Of course, because Britain stayed out of the eurozone, it is a lot easier for Britain to leave the EU than it is for countries like Greece. But the fact of Britain having left will in a sense “break the spell”. It will establish a precedent that others might threaten to follow. If there is another economic crisis ahead – as many economists predict – then this could lead to a chaotic disintegration of the EU.
This is what many foreign affairs analysts fear: that in eastern and southern Europe a wave of nationalism could turn the EU into a rabble of fractious states each blaming the other for their misfortunes. Some believe Russia might try to exploit this weakness in continental Europe to make further gains in Ukraine or even to foment discontent in the Baltic states like Latvia, which have large Russian-speaking populations.
As for Scotland, there would be widespread discontent here at being removed from the EU against the wishes of Scots, who still seem to be keen on Europe.
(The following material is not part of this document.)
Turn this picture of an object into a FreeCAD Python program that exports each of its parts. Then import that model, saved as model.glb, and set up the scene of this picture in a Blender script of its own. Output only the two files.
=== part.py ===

Alex Salmond has forecast a repeat independence referendum within two years if there is Brexit, and that is not inconceivable. Though it sounds more likely Scots will wait and see what happens in the negotiations before deciding on their future. Nicola Sturgeon seems in no hurry to call another referendum.
But in the sweep of things, Brexit would surely bring independence closer. It would be the most dramatic evidence of the deepening gulf between the two partners in the UK. The Scottish Government would certainly use the negotiations over withdrawal to seek further powers for Holyrood, perhaps over immigration, fisheries and taxation. Scotland could not opt to join the EU while it is part of the UK, but it seems highly likely Brussels would now welcome an application from an independent Scotland.
So, Brexit could leave Britain broken and Europe on the brink. But things aren’t exactly going swimmingly in Europe anyway. It is quite possible that, in a decade’s time, people will look back and see Britain’s leaving the EU as having been inevitable. And Scotland’s leaving the UK as self evident.